The current developments we see are sporadic apartment blocks going up still inside the city. This is a drop in the ocean compared to what is needed. Train lines running from the city center to outlying areas such as Suoi Tien and Go Vap put in place the infrastructure for large scale mid-range housing projects. Given the choice, I feel most Vietnamese would prefer a couple of short train journeys, say one hour in length, compared to one hour of wrestle and sweat on a motorbike on the cities streets.
It is OK to say that the apartment blocks in Seoul and Singapore are ugly and lack character, but they are ruthlessly efficient in keeping bulging populations in check. Just a small corner of Seoul, but look at the housing available....in 3D, apartments.
These developments may take some convincing for Saigon city residents to make the move but they would soon discover the benefits of out of town developments. More space. Cleaner air. Infrastructure naturally follows such as businesses, shops, cafes. Cheaper rent away from the city (for residents and businesses). All linked to the cities metro system with close convenient stations. Distance and journey times are skewered in Vietnam because of the congestion but with good transport links the actual distances are very short.
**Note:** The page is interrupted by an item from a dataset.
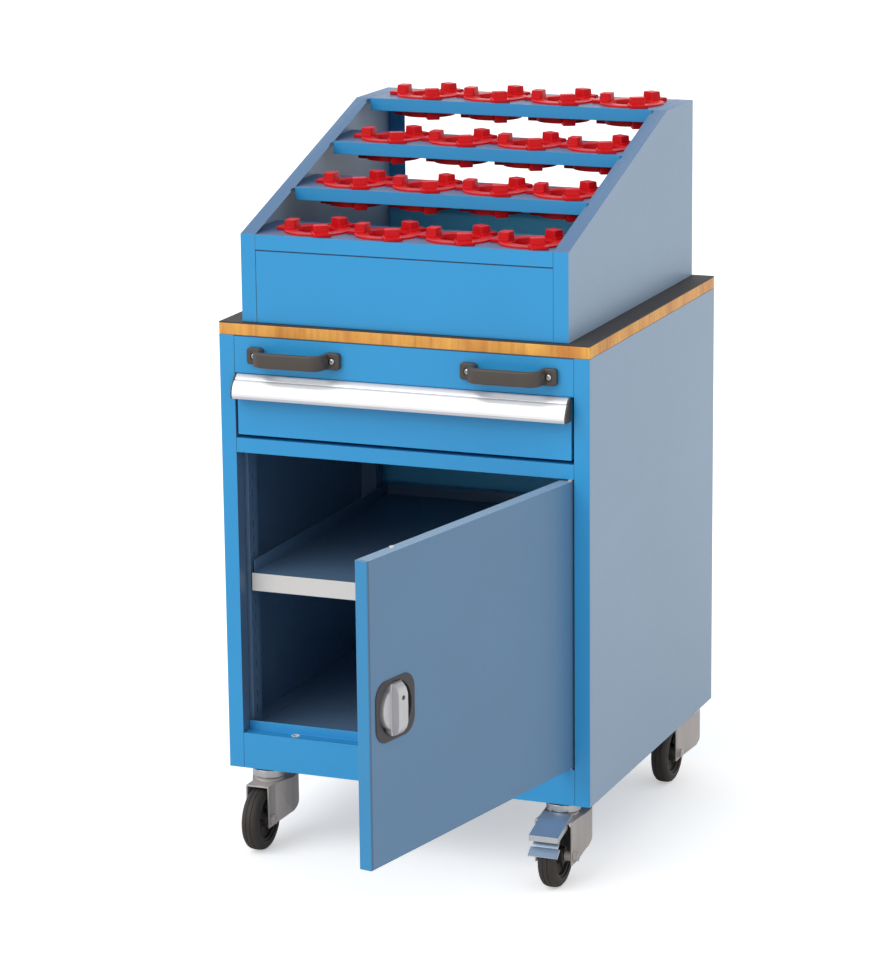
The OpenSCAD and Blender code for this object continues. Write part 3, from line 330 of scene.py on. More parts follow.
def block(long, wide, corner, tall, draft, crown):
    """Moulded block on Z: rounded rectangles drawn in evenly with height by the draft, then by a
    quarter round of radius crown to its top face."""
    q = quarter(5)
    z = np.concatenate([[0, tall - crown], tall - crown * (1 - q[1:, 1])])
    inset = np.concatenate([[0, draft], draft + crown * q[1:, 0]])
    return levels([rounded_rectangle(long - 2 * d, wide - 2 * d, corner - 0.3 * d, 4) for d in inset], z)


# Pieces

def finished(obj, body, material, replaced):
    """Links a new object, gives it its finish and hangs it on its body."""
    obj.data.materials.clear()
    obj.data.materials.append(material)
    bpy.context.scene.collection.objects.link(obj)
    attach(obj, body)
    if replaced:
        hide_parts(*replaced)


def rounding(obj, width, segments=2, clamp=False):
    """A live Bevel that rounds every sharp edge."""
    bevel = obj.modifiers.new("Rounding", "BEVEL")
    bevel.width = width
    bevel.segments = segments
    bevel.limit_method = "ANGLE"
    bevel.angle_limit = math.radians(SHARP)
    bevel.use_clamp_overlap = clamp
    bevel.harden_normals = True


def smooth(mesh, angle=SHARP):
    """Smooth shading but for the edges that turn by more than the angle."""
    mesh.polygons.foreach_set("use_smooth", np.ones(len(mesh.polygons), bool))
    mesh.set_sharp_from_angle(angle=math.radians(angle))


def piece(name, body, parts, material, replaced=(), sharp=SHARP):
    """One object from (points, faces) parts: doubles merged, faces turned outwards, smooth but
    for sharp edges."""
    start, faces = 0, []
    for points, part_faces in parts:
        faces += [[i + start for i in face] for face in part_faces]
        start += len(points)
    mesh = bpy.data.meshes.new(name)
    mesh.from_pydata(np.vstack([p for p, _ in parts]).tolist(), [], faces)
    bm = bmesh.new()
    bm.from_mesh(mesh)
    bmesh.ops.remove_doubles(bm, verts=bm.verts, dist=TINY)
    bmesh.ops.recalc_face_normals(bm, faces=bm.faces)
    bm.to_mesh(mesh)
    bm.free()
    smooth(mesh, sharp)
    finished(bpy.data.objects.new(name, mesh), body, material, replaced)


def rounded_node(node, material, width, segments=2, drawn_in=(0, 0, 0), clamp=False):
    """A merged copy of a CAD node, its flat faces made whole again and its edges rounded. Drawn
    in, it is scaled about its middle so that each side moves inwards by that much."""
    source = NODES[node]
    bm = bmesh.new()
    bm.from_mesh(source.data)
    if any(drawn_in):
        lo, hi = box(node)
        factor = 1 - 2 * np.array(drawn_in) / (hi - lo)
        shift = (lo + hi) / 2 * (1 - factor)
        rows = np.column_stack([np.diag(factor), shift])
        bm.transform(Matrix([*rows.tolist(), [0, 0, 0, 1]]))
    bmesh.ops.remove_doubles(bm, verts=bm.verts, dist=2 * TINY)
    bmesh.ops.dissolve_limit(bm, angle_limit=math.radians(FLAT), use_dissolve_boundaries=False,
                             verts=bm.verts, edges=bm.edges, delimit=set())
    mesh = bpy.data.meshes.new(node + "_rounded")
    bm.to_mesh(mesh)
    bm.free()
    smooth(mesh)
    obj = bpy.data.objects.new(node + "_rounded", mesh)
    rounding(obj, width, segments, clamp)
    finished(obj, source["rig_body"], material, [node])


# Finishes

class Finish:
    """A material under construction: add() makes a node, sets it up and links what is given as
    a socket."""

    def __init__(self, name):
        self.material = bpy.data.materials.new(name)
        self.material.use_nodes = True
        self.tree = self.material.node_tree
        self.shader = self.tree.nodes["Principled BSDF"]
        texture = self.add("TexCoord").outputs
        self.place, self.normal = texture["Object"], texture["Normal"]

    def add(self, kind, sockets=None, **settings):
        node = self.tree.nodes.new("ShaderNode" + kind)
        for key, value in settings.items():
            setattr(node, key, value)
        for key, value in (sockets or {}).items():
            self.join(value, node.inputs[key])
        return node

    def join(self, value, socket):
        if isinstance(value, bpy.types.NodeSocket):
            self.tree.links.new(value, socket)
        elif socket.type == "RGBA" and len(value) == 3:
            socket.default_value = (*value, 1)
        else:
            socket.default_value = value

    def set(self, **values):
        for key, value in values.items():
            self.join(value, self.shader.inputs[key.replace("_", " ")])

    def math(self, operation, a, b=0.0):
        return self.add("Math", {0: a, 1: b}, operation=operation).outputs[0]

    def mix(self, factor, a, b, blend="MIX"):
        return self.add("Mix", {0: factor, 6: a, 7: b}, data_type="RGBA",
                        blend_type=blend).outputs[2]

    def dimmed(self, tone, factor):
        """A tone made darker or brighter by a factor."""
        grey = self.add("CombineColor", {0: factor, 1: factor, 2: factor}).outputs[0]
        return self.mix(1.0, tone, grey, "MULTIPLY")

    def stretched(self, x, y, z):
        return self.add("Mapping", {"Vector": self.place, "Scale": (x, y, z)}).outputs[0]

    def noise(self, scale, detail=2.0, vector=None, rough=0.5):
        return self.add("TexNoise", {"Vector": vector or self.place, "Scale": scale,
                                     "Detail": detail, "Roughness": rough}).outputs["Fac"]

    def spread(self, value, low, high, a=0.0, b=1.0, kind="LINEAR"):
        """value mapped from low..high to a..b."""
        return self.add("MapRange", {0: value, 1: low, 2: high, 3: a, 4: b},
                        interpolation_type=kind).outputs[0]

    def varied(self, noise, a=0.0, b=1.0):
        """A noise, of which nearly all lies from 0.3 to 0.7, mapped to a..b."""
        return self.spread(noise, 0.3, 0.7, a, b)

    def bump(self, height, distance, strength):
        return self.add("Bump", {"Height": height, "Distance": distance,
                                 "Strength": strength}).outputs[0]

    def split(self, vector):
        """X, Y and Z of a vector."""
        return self.add("SeparateXYZ", {0: vector}).outputs[:3]

    def along(self, vector, direction):
        """How far a vector reaches in a direction."""
        return self.add("VectorMath", {0: vector, 1: direction},
                        operation="DOT_PRODUCT").outputs["Value"]

    def turned_to(self, direction, low, high):
        """1 where the surface's own normal points in the direction, 0 where it doesn't."""
        return self.spread(self.along(self.normal, direction), low, high, kind="SMOOTHSTEP")

    def seamed(self, tone, seams, shade):
        """tone with bands of shade: each has a direction, the place along it, half the band's
        width and its depth."""
        for direction, at, half, depth in seams:
            off = self.math("ABSOLUTE", self.math("SUBTRACT", self.along(self.place, direction), at))
            band = self.spread(off, half * 0.4, half, depth, 0.0, "SMOOTHSTEP")
            tone = self.mix(band, tone, shade)
        return tone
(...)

To go a step further, the future may be in developing 'satellite' cities, such as in Korea. These are whole urban areas that are modern, well planned, have plentiful housing and attract people -- creating an alternative to what is now available. I visited my friend in Illsan, Korea, one such city. Linked to the main hub by train and newly built highways, these new cities could be the future of the entire Mekong Delta region - the question is, could the population adapt.